** START Source data **

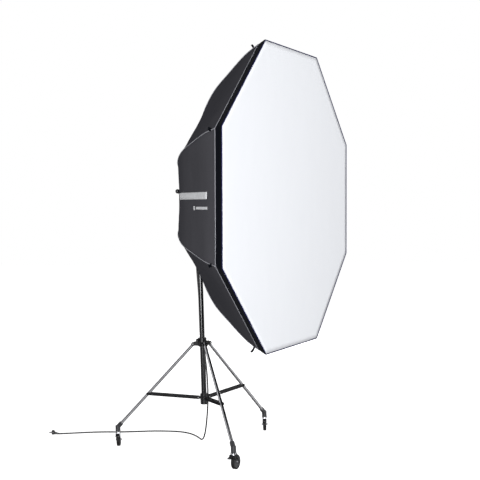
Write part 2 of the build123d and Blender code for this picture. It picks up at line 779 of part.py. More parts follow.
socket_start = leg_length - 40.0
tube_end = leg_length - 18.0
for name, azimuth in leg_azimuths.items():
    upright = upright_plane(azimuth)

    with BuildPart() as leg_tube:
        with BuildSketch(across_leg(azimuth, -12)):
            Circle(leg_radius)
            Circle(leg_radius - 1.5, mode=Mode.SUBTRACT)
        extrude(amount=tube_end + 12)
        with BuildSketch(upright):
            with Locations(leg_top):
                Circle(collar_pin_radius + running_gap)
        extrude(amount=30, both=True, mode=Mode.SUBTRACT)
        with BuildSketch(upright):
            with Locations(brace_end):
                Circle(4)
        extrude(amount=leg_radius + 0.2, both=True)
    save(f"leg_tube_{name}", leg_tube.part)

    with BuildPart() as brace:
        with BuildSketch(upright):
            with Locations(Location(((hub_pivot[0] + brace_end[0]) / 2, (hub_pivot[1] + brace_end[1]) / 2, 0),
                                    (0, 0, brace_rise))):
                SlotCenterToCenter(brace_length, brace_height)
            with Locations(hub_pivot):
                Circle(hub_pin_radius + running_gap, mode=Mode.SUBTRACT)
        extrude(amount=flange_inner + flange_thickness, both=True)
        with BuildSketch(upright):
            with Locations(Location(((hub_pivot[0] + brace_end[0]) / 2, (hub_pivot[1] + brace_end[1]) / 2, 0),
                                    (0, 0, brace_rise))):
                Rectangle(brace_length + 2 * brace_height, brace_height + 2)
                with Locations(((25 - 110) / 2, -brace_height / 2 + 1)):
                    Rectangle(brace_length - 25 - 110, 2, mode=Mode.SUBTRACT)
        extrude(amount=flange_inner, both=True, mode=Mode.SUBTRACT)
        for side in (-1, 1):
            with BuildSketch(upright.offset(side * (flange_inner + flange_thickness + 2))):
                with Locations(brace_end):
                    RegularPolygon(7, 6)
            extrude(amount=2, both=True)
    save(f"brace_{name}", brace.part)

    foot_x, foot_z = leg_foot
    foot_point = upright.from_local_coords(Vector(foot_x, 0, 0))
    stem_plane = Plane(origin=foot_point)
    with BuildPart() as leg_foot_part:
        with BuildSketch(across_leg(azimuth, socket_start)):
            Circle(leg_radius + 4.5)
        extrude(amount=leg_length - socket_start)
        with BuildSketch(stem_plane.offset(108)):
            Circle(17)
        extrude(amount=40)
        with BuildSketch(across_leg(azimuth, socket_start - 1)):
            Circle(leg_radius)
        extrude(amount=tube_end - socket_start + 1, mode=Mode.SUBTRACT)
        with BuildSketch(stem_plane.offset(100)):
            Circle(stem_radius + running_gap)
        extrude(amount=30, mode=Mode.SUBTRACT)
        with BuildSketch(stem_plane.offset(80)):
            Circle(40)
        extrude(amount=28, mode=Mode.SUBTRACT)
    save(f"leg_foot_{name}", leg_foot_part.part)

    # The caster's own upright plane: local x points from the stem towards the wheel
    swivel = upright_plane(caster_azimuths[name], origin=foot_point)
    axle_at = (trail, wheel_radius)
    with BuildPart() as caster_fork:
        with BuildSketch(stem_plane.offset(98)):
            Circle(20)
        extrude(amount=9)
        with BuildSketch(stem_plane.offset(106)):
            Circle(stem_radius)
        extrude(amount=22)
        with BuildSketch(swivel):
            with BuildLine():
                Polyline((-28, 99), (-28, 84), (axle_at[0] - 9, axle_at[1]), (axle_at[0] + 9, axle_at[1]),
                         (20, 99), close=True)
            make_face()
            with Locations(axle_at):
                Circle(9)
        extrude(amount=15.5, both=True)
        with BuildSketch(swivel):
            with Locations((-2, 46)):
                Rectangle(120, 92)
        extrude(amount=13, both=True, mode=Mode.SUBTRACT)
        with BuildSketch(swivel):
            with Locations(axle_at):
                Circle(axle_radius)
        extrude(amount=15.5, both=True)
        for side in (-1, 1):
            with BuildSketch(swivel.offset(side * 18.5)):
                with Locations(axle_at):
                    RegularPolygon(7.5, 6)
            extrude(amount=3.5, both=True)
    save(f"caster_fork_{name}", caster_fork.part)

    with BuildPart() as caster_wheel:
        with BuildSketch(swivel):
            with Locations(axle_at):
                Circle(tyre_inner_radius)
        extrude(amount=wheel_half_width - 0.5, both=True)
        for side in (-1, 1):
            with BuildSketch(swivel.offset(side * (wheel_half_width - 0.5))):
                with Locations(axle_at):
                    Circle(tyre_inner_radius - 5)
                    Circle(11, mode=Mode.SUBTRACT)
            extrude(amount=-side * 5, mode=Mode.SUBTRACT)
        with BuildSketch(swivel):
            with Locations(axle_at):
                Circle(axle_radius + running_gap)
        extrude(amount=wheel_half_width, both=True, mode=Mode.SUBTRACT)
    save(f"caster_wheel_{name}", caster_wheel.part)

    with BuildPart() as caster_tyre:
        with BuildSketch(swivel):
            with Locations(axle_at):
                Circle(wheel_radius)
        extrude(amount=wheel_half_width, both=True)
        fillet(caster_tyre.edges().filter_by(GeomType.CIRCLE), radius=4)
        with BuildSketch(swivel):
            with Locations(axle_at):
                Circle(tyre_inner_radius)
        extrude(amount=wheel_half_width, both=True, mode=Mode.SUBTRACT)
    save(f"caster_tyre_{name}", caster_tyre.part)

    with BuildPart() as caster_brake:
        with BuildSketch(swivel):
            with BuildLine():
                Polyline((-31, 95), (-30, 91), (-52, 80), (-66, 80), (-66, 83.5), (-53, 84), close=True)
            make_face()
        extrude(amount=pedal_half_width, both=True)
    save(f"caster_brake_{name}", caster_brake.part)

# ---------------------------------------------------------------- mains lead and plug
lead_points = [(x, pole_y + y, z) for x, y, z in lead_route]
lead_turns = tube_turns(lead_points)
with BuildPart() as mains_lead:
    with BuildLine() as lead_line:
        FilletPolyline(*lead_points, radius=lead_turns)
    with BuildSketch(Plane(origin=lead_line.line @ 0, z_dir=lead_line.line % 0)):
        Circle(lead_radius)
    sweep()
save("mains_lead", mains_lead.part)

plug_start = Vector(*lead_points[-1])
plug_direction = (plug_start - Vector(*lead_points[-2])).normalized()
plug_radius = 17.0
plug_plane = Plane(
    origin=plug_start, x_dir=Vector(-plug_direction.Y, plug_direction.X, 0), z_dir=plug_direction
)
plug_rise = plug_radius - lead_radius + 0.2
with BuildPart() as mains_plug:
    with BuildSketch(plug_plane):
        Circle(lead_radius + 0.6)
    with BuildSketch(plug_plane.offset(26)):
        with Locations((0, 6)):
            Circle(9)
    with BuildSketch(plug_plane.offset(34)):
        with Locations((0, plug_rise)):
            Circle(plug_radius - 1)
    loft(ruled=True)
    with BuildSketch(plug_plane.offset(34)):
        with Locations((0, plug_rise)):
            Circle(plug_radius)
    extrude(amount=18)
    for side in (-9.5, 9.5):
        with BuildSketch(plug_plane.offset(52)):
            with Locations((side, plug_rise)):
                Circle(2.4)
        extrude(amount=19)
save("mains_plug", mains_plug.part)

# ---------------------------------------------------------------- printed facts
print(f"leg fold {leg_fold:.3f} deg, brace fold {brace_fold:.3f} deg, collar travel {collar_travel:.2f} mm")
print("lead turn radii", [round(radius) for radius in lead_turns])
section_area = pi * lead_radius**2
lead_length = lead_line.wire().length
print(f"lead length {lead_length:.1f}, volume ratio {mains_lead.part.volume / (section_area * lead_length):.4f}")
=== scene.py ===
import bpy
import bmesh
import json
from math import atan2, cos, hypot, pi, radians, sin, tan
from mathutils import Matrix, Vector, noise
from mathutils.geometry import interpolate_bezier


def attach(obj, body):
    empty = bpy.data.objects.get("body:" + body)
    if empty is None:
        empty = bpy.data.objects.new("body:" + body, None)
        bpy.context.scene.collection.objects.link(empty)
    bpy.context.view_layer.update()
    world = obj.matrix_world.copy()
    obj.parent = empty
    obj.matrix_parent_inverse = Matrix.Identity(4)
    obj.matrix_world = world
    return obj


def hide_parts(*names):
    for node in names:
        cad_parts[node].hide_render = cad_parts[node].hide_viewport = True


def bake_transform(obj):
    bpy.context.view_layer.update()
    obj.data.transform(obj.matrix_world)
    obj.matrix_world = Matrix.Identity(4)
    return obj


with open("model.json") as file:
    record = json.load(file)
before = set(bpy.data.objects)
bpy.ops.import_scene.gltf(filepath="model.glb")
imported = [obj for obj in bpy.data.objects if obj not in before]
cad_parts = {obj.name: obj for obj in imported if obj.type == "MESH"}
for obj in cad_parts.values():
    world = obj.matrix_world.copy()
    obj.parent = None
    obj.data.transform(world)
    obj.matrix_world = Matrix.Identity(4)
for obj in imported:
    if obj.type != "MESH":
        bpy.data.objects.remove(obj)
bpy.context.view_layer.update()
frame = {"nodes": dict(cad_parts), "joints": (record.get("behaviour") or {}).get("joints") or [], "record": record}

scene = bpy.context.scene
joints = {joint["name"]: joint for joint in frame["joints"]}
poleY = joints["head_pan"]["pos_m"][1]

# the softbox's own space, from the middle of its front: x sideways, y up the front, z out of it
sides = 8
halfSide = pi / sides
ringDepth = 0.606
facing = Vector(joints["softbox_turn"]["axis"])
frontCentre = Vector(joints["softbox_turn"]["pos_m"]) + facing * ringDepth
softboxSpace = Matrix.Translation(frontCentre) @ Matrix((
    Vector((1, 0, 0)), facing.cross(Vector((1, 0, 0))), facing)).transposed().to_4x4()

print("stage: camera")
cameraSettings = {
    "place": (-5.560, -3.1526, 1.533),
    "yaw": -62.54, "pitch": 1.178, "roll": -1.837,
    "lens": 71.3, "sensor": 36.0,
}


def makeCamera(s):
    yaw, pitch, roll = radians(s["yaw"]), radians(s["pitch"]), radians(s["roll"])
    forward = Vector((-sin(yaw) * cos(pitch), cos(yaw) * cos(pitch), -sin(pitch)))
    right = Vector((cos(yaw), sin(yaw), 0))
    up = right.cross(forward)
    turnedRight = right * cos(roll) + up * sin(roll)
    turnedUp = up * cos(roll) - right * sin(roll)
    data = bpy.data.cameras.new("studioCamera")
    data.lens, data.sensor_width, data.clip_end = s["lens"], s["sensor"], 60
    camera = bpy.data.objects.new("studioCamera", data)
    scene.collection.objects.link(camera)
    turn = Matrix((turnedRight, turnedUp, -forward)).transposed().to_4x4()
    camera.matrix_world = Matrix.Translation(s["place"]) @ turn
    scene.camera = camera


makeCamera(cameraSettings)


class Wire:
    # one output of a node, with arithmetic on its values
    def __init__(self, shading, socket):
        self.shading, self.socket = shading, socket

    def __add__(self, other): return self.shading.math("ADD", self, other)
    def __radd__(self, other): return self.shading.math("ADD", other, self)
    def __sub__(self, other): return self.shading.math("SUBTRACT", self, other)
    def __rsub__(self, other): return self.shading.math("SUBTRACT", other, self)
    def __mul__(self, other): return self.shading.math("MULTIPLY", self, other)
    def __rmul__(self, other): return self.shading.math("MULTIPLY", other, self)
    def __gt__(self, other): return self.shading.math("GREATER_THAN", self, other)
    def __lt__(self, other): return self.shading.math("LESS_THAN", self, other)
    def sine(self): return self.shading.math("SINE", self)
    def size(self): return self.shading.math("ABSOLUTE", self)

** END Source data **

# Exercise details
From the data, collect all lines where the string "model" appears.

# Solution
with open("model.json") as file:
bpy.ops.import_scene.gltf(filepath="model.glb")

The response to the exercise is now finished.